Screen - Setting up image as 512 by 512
Sphere - Set up sphere at: [0, 0, -20] with radius: 15
Mesh - Loaded mesh: assets/penny3.smf with 3675 verts and 7344 faces
Mesh - Loaded mesh: assets/teapot.smf with 3644 verts and 6320 faces
Mesh - Loaded mesh: assets/bunny-1000.smf with 502 verts and 1000 faces
Sphere - Set up sphere at: [-2, 5, 3] with radius: 0.5
Sphere - Set up sphere at: [-1, 5, 3] with radius: 0.5
Sphere - Set up sphere at: [0, 5, 3] with radius: 0.5
Sphere - Set up sphere at: [1, 5, 3] with radius: 0.5
Sphere - Set up sphere at: [2, 5, 3] with radius: 0.5
Raytracer - Performing inital setup with:
        Camera at vec4(0.000000, 0.000000, 20.000000, 1.000000)
        Camera Space - X: vec3(1.000000, -0.000000, 0.000000)
        Camera Space - Y: vec3(0.000000, 1.000000, 0.000000)
        Camera Space - Z: vec3(0.000000, 0.000000, -1.000000)

        Dist to view plane 1

        View angle (DEG) 56

        View Plane center at: vec3(0.000000, 0.000000, 19.000000)
        View Plane upper left at: vec3(-0.531709, 0.531709, 19.000000)

Raytracer - Supersampling enabled, computations will be done on an 1024 x 1024image
Raytracer - Starting raytrace of scene..........DONE
Raytracer - Full Screen color norm pass
Raytracer - Supersampling image down to 512 x 512
Raytracer - Tracing took           513715ms
Raytracer - image proccessing took 17ms
Raytracer - Total time: 513732ms
Screen - Writing 262144 pixels to 512 by 512 file: ss-misc-models-and-spheres.png

Work in progress images

These images were created as I was bringing Phong shading online during development and as a result they don’t really meet the criteria for the end result of the assignment, however I liked the way they looked and thought they were worth sharing.

The first thing I did was add color to the homework 1 code, giving each scene object its own RGB value that the ray trace intersection method would return, this meant the raytracing loop could start do add color to the scene.
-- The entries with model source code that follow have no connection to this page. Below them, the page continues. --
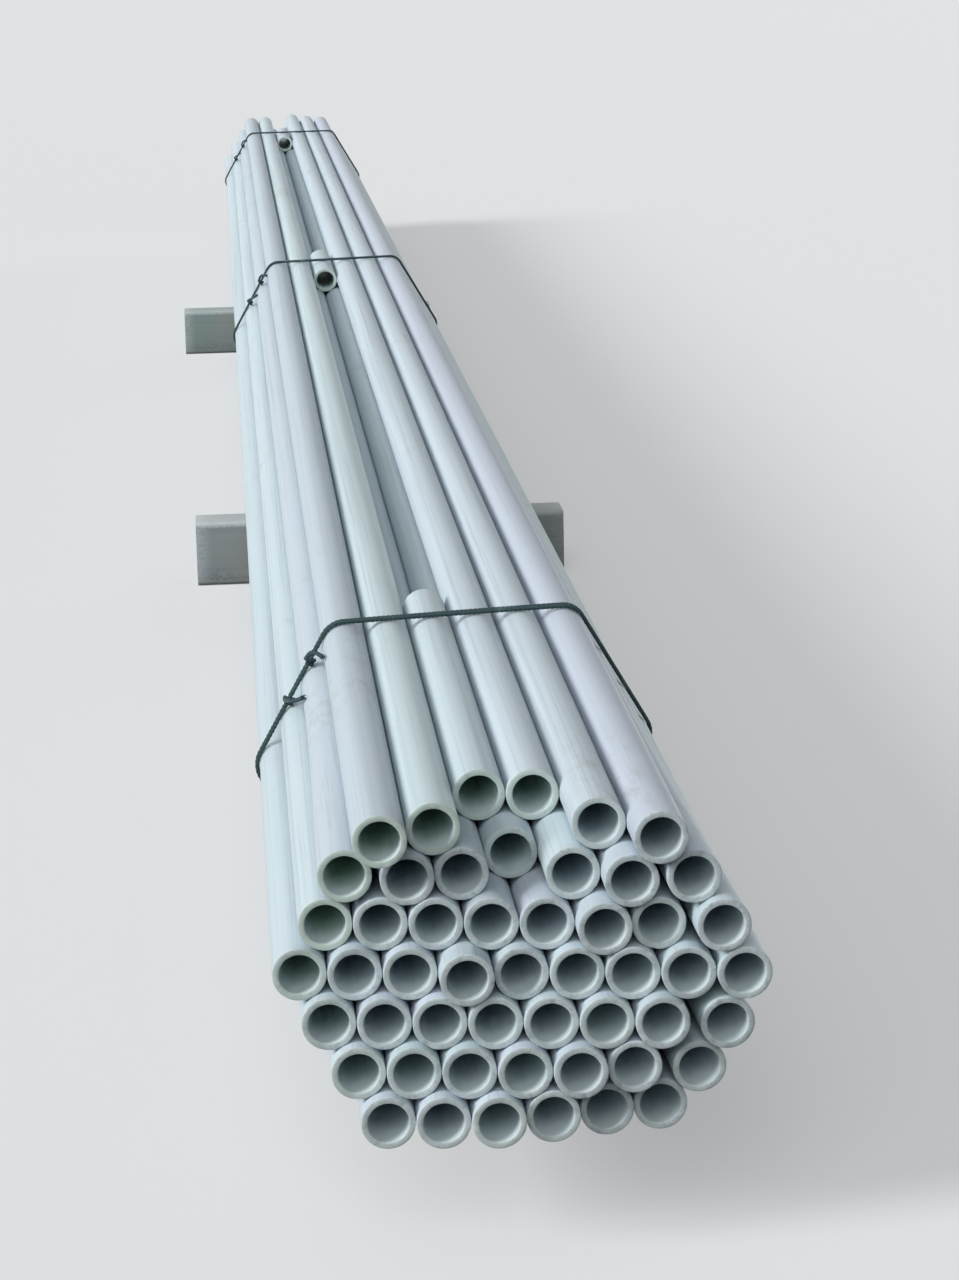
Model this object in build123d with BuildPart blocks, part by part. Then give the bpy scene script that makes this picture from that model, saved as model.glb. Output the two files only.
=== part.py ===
from build123d import *
from math import cos, radians, sin
import os

# A bundle of round composite pipes, tied in three places and lying on two battens.
# Millimetres. +Y runs along the pipes, away from the near end, and +Z is up.
# The origin is on the floor, below the middle of the whole bundle.

# Pipes
pipe_diameter = 34.0
pipe_wall = 4.0
pipe_length = 6000.0
pipe_clearance = 0.3

# The nest: its top and bottom rows, and how many rows it takes to reach the widest one
end_row_pipes = 6
rows_to_widest = 3
open_place = (1, 3)

# How the near ends stand: further back row by row upwards and pipe by pipe to the left,
# with some scatter, and a few pipes well out of line (row, place: distance)
end_lean = 6.5
end_skew = 3.4
end_scatter = 4.6
out_of_line = {
    (1, 1): -26.0,
    (1, 4): 74.0,
    (1, 6): -31.0,
    (2, 4): 43.0,
    (2, 6): -16.0,
    (2, 7): -15.0,
    (3, 6): -11.0,
    (3, 8): -12.0,
    (4, 4): -12.0,
    (6, 7): 10.0,
    (7, 5): 12.0,
    (7, 6): 21.0,
}

# Outer pipes whose near ends spring out of the nest, square to the slope that they lie in
# (row, place: distance), and how long the stretch is that bends
splay_length = 440.0
splay = {(2, 1): 5.0, (2, 7): 4.5, (3, 8): 4.5, (5, 8): 8.0, (6, 7): 8.0}

# Ties, each two turns of cord: how far the outer two are from the pipes' ends, how far the middle
# one is off the middle, and by how many degrees each is skewed
tie_from_end = 520.0
middle_tie_shift = -100.0
tie_skews = {"near": 9.0, "middle": 12.0, "far": 6.0}
cord_diameter = 3.5
cord_sides = 6
cord_clearance = 0.3
turn_gap = 0.3

# The hitches that close a tie (how many pipes down the slope: reach of the loose end), how deep
# they bite into the turns, and how far the loose ends bow out and climb back up the slope
hitches = {0.65: 54.0, 1.65: 66.0}
hitch_bite = 0.3
tail_bow = 3.0
tail_climb = 20.0

# Off-cuts under the ties, in the open place of the top row: how long they are, and how far they
# reach in front of their ties
filler_lengths = {"near": 528.0, "middle": 250.0, "far": 260.0}
filler_reaches = {"near": 429.0, "middle": 101.0, "far": 109.0}

# Battens
batten_length = 460.0
batten_width = 60.0
batten_height = 80.0
batten_wall = 5.0
batten_corner = 7.0
batten_shift = 15.0
batten_from_end = 2000.0

# What follows from the sizes above. In a nest of round pipes, the way square out of each slope is
# tilted 30 degrees up or down.
pipe_radius = pipe_diameter / 2
bore_radius = pipe_radius - pipe_wall
pitch = pipe_diameter + pipe_clearance
way_out_tilt = radians(30)
row_rise = pitch * cos(way_out_tilt)
middle_row = rows_to_widest + 1
row_count = 2 * rows_to_widest + 1
bottom_row_z = batten_height + pipe_clearance + pipe_radius
tie_stations = {
    "near": tie_from_end,
    "middle": pipe_length / 2 + middle_tie_shift,
    "far": pipe_length - tie_from_end,
}
batten_places = {
    "near": (batten_from_end, batten_shift),
    "far": (pipe_length - batten_from_end, -batten_shift),
}


def pipes_in(row):
    """How many places the row has; row 1 is the top one."""
    return end_row_pipes + rows_to_widest - abs(row - middle_row)


def across(row, place):
    """X of a place; place 1 is the leftmost, seen from the near end."""
    return (place - (pipes_in(row) + 1) / 2) * pitch


def height(row):
    """Z of the axes of a row's pipes."""
    return bottom_row_z + (row_count - row) * row_rise


def setback(row, place):
    """How far a pipe's near end stands back from where an even face would be."""
    lean = end_lean * (middle_row - row)
    skew = end_skew * across(row, place) / pitch
    scatter = end_scatter * ((9 * row + 10 * place + 6) % 11 / 5 - 1)
    return lean - skew + scatter + out_of_line.get((row, place), 0.0)


places = [
    (row, place)
    for row in range(1, row_count + 1)
    for place in range(1, pipes_in(row) + 1)
    if (row, place) != open_place
]
setbacks = [setback(row, place) for row, place in places]
near_face = -(pipe_length + min(setbacks) + max(setbacks)) / 2


def ring(x=0, z=0):
    """The section of a pipe, at a place across the bundle."""
    with Locations((x, z)):
        Circle(pipe_radius)
        Circle(bore_radius, mode=Mode.SUBTRACT)


def bent_pipe(row, place, start):
    """A full pipe that runs straight from its far end and bends outwards to its near end."""
    side = -1 if place == 1 else 1
    above = 1 if row < middle_row else -1
    out = Vector(side * cos(way_out_tilt), 0, above * sin(way_out_tilt))
    towards_near = Vector(0, -1, 0)
    bend_plane = Plane(
        origin=(across(row, place), start + splay_length, height(row)),
        x_dir=towards_near,
        z_dir=towards_near.cross(out),
    )
    shift = splay[row, place]
    bend_radius = (splay_length**2 + shift**2) / (2 * shift)
    with BuildLine(bend_plane) as axis:
        Line((splay_length - pipe_length, 0), (0, 0))
        RadiusArc((0, 0), (splay_length, shift), -bend_radius)
    path = axis.wire()
    with BuildSketch(Plane(origin=path @ 0, z_dir=path % 0)) as section:
        ring()
    sweep(sections=section.sketch, path=path)


def finish(built, name):
    """Names a finished piece and writes it."""
    built.part.label = name
    export_step(built.part, f"parts/{name}.step")


os.makedirs("parts", exist_ok=True)

# The full-length pipes, a row at a time
for row in range(1, row_count + 1):
    with BuildPart() as row_pipes:
        for place in range(1, pipes_in(row) + 1):
            if (row, place) == open_place:
                continue
            start = near_face + setback(row, place)
            if (row, place) in splay:
                bent_pipe(row, place, start)
                continue
            with BuildSketch(Plane.XZ.offset(-start)):
                ring(across(row, place), height(row))
            extrude(amount=-pipe_length)
    finish(row_pipes, f"pipes_row_{row}")

# The off-cuts that fill the open place under the ties
for name, length in filler_lengths.items():
    start = near_face + tie_stations[name] - filler_reaches[name]
    with BuildPart() as filler:
        with BuildSketch(Plane.XZ.offset(-start)):
            ring(across(*open_place), height(open_place[0]))
        extrude(amount=-length)
    finish(filler, f"filler_{name}")


def cord_along(path):
    """Sweeps the section of the cord, drawn with a few sides, along a path."""
    with BuildSketch(Plane(origin=path @ 0, z_dir=path % 0)) as section:
        RegularPolygon(cord_diameter / 2, cord_sides)
    sweep(sections=section.sketch, path=path)


def tie_plane(station, lean):
    """The plane that a turn of cord lies in: upright, and turned by its lean about Z."""
    return Plane(
        origin=(0, near_face + station, height(middle_row)),
        x_dir=(cos(lean), sin(lean), 0),
        z_dir=(sin(lean), -cos(lean), 0),
    )


# The ties. Each is drawn round the six corner pipes. Hitches in grooves of the upper left slope
# close it, and each hitch leaves a loose end, which lies over the pipes towards the near end.
turn_spacing = cord_diameter + turn_gap
hitch_radius = cord_diameter - hitch_bite
corner_places = [
    (1, 1),
    (1, pipes_in(1)),
    (middle_row, pipes_in(middle_row)),
    (row_count, pipes_in(row_count)),
    (row_count, 1),
    (middle_row, 1),
]
uphill = Vector(across(1, 1) - across(middle_row, 1), 0, height(1) - height(middle_row)).normalized()
outward = Vector(-uphill.Z, 0, uphill.X)
tail_way = Vector(0, -cos(radians(tail_climb)), 0) + uphill * sin(radians(tail_climb))

for name, station in tie_stations.items():
    lean = radians(tie_skews[name])
    corners = [
        (across(row, place) / cos(lean), height(row) - height(middle_row))
        for row, place in corner_places
    ]
    draw_radius = pipe_radius / cos(lean) + cord_clearance + cord_diameter / 2
    slope_top = Vector(corners[0])
    slope = Vector(corners[-1]) - slope_top
    lift = Vector(slope.Y, -slope.X).normalized() * draw_radius
    middle_plane = tie_plane(station, lean)

    with BuildPart() as tie:
        for side in (-1, 1):
            turn_plane = tie_plane(station + side * turn_spacing / 2 / cos(lean), lean)
            with BuildLine(turn_plane) as turn:
                Polyline(*corners, close=True)
                offset(amount=draw_radius, kind=Kind.ARC)
            cord_along(turn.wire())
        for pipes_down, reach in hitches.items():
            in_groove = slope_top + slope * (pipes_down / rows_to_widest)
            spot = middle_plane.from_local_coords(in_groove + lift)
            downhill = middle_plane.from_local_coords(slope) - middle_plane.origin
            hitch_plane = Plane(origin=spot, x_dir=outward.cross(downhill), z_dir=downhill)
            with BuildLine(hitch_plane) as hitch:
                Line((-turn_spacing / 2, 0), (turn_spacing / 2, 0))
                offset(amount=hitch_radius, kind=Kind.ARC)
            cord_along(hitch.wire())
            with BuildLine(Plane(origin=spot, x_dir=tail_way, z_dir=tail_way.cross(outward))) as tail:
                bow = (reach / 2, cord_diameter + tail_bow)
                ThreePointArc((0, cord_diameter / 2), bow, (reach, hitch_bite))
            cord_along(tail.wire())
    finish(tie, f"tie_{name}")

# The battens, rectangular box section laid across below the bundle
for name, (station, shift) in batten_places.items():
    with BuildPart() as batten:
        with BuildSketch(Plane.YZ.offset(shift - batten_length / 2)):
            with Locations((near_face + station, batten_height / 2)):
                RectangleRounded(batten_width, batten_height, batten_corner)
                RectangleRounded(
                    batten_width - 2 * batten_wall,
                    batten_height - 2 * batten_wall,
                    batten_corner - batten_wall,
                    mode=Mode.SUBTRACT,
                )
        extrude(amount=batten_length)
    finish(batten, f"batten_{name}")
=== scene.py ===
"""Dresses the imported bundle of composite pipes.

Fifty pipes and three off-cuts lie nested in seven rows, held by three ties of twisted cord, on two
battens of box section. Lengths are in metres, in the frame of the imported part: +Y runs along the
pipes, away from the near end, +Z is up, and the origin is on the floor below the bundle's middle.
"""

from __future__ import annotations

import logging
from collections.abc import Iterable, Iterator, Mapping, Sequence
from dataclasses import dataclass, field
from enum import Enum, IntEnum
from math import cos, hypot, pi, radians, sin, sqrt, tan, tau

import bmesh
import bpy
from mathutils import Matrix, Vector, noise


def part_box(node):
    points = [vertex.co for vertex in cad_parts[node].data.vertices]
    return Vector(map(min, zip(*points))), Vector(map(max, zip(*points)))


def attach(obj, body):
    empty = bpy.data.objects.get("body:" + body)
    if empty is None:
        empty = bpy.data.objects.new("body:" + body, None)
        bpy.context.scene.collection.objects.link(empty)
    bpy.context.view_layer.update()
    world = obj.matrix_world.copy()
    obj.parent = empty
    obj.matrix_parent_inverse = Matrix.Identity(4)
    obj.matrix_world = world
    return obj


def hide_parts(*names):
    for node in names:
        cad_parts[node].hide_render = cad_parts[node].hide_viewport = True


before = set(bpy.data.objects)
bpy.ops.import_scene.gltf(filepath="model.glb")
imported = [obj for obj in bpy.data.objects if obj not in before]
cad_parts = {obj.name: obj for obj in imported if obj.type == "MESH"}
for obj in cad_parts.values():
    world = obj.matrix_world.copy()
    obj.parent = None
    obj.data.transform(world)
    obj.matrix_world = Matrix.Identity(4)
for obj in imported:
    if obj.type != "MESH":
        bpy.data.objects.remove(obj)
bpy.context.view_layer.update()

log = logging.getLogger("bundle")

Colour = tuple[float, float, float]
Place = tuple[int, int]
Sockets = Mapping[str | int, object]


def shade(red: int, green: int, blue: int) -> Colour:
    """Turns a colour as a screen shows it, 0 to 255, into the linear one that a shader takes.

    Args:
        red: Its red.
        green: Its green.
        blue: Its blue.

    Returns:
        The linear colour.
    """

    def linear(value: int) -> float:
        """One channel, made linear."""
        part = value / 255
        return part / 12.92 if part <= 0.04045 else ((part + 0.055) / 1.055) ** 2.4

    return linear(red), linear(green), linear(blue)


# Shader graphs


@dataclass(frozen=True)
class Signal:
    """A value in a shader graph. Arithmetic on it adds Math nodes."""

    graph: Graph
    socket: bpy.types.NodeSocket

    def _math(self, operation: str, *values: Signal | float) -> Signal:
        """Adds a Math node, whose sockets take the values in order."""
        return self.graph.node(
            "ShaderNodeMath", {"operation": operation}, dict(enumerate(values))
        )

    def __add__(self, other: Signal | float) -> Signal:
        """This plus other."""
        return self._math("ADD", self, other)

    def __radd__(self, other: float) -> Signal:
        """Other plus this."""
        return self._math("ADD", other, self)

    def __sub__(self, other: Signal | float) -> Signal:
        """This less other."""
        return self._math("SUBTRACT", self, other)

    def __rsub__(self, other: float) -> Signal:
        """Other less this."""
        return self._math("SUBTRACT", other, self)

    def __mul__(self, other: Signal | float) -> Signal:
        """This times other."""
        return self._math("MULTIPLY", self, other)

    def __rmul__(self, other: float) -> Signal:
        """Other times this."""
        return self._math("MULTIPLY", other, self)

    def highest(self, other: Signal | float) -> Signal:
        """The higher of this and other."""
        return self._math("MAXIMUM", self, other)


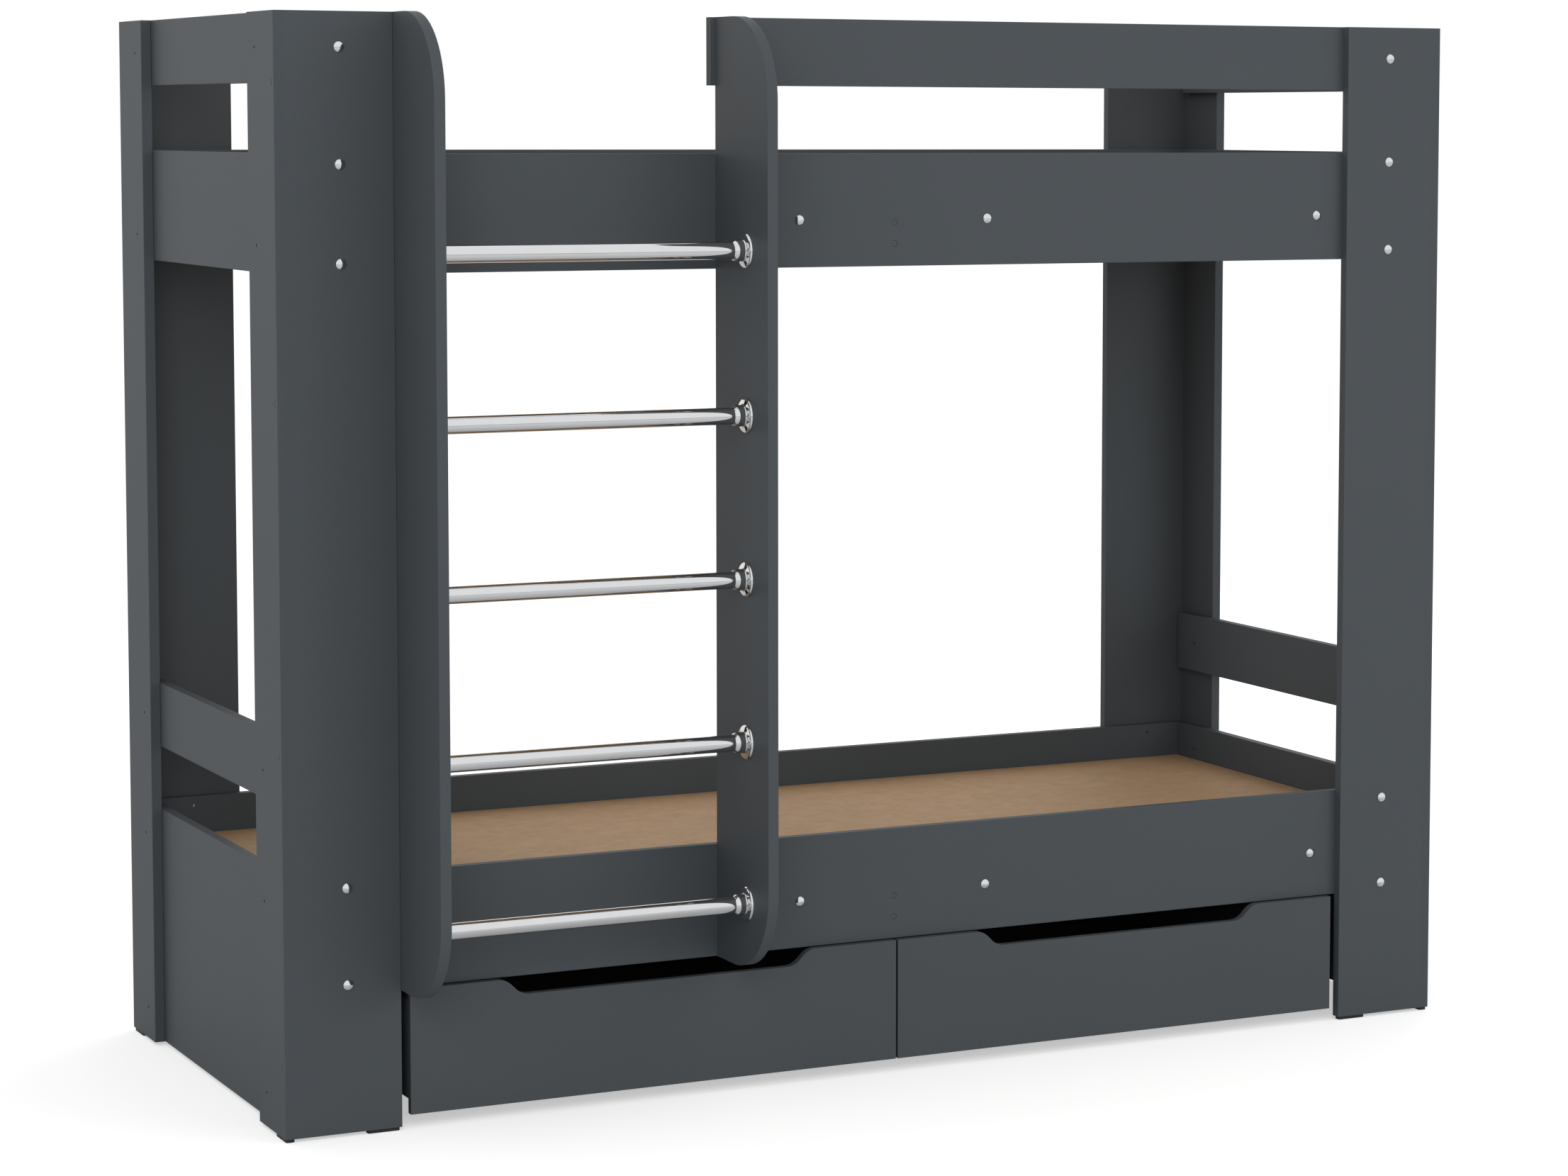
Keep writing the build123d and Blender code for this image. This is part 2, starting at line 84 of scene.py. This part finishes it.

At this point I was still setting the nxm grid of pixels to a flat background color.

The next step was to implement lights, and start to turn on the various components of phong shading. I did individual passes for the diffuse and ambient steps, however in all cases adding the specular component caused my lighting values to exceed acceptable thresholds and my images have bizarre unsightly color aberrations that aren’t worth showing.

At this point I took a break to do some non-visible improvements such as a full image pass to normalize color intensities, add all the Phong shading values to the JSON file format so I could specify per object characteristics, enable supersampiling, and some other minor refactoring to get certain code paths more readable. At the end of which I managed to get what I think is the coolest looking image of the set.

Whats with this Json file?

Something I identified very early on as a pain point (back in HW1) was the need to write repetitive code to position objects in a scene. Issues included losing good known scenes if you had to write a new one, tons of commented out lines, and other small issues that stacked up. To fix this I took an evening and pulled in a single header JSON reader library and spun all of my scene description information out into stand alone files. This means I can easily generate a library of scenes and keep them around to test future changes to the RayTracer against. An additional perk is that I can change details of a scene with out trigging a recompilation. I store these scenes in the top level assets/ directory along with the -.smf files, in case you want to look. Json is fairly easy to read however the parsing is fairly error intolerant at the moment, so if you are at all interested in modifying them, note that the attributes of most structures are required, and the layout is not very flexible.

Known Current Limitations of the Tool

While I completed everything necessary for HW 2, there are certain things I noticed that could be improved, some of which I know are part of incoming homeworks:

• Slow - even with small models, checking every object against the ray is expensive, HW3 brings acceleration
• No Light Occlusion - Right now, shading calculations do not check if the light source is occluded by other scene objects, so shading is slightly inaccurate.
• Messy - the RayTracer::Run() method has grown in to an ugly behemoth, it needs some function extraction simply for readability’s sake. I would also like to break Phong shading into its own series of functions.
• Color norming - Can misbehave on images with very low color channel values. Right now the norming function is focused on bringing intensity values >1 back into the [0…1] range, this part works well, however if a particular channel’s max value is small, that can cause issues when that channel is renormalized, the current work around is to just ensure any scenes have “safe” colors with high enough values in all 3 channels. The Solarized color pallet has worked well for this.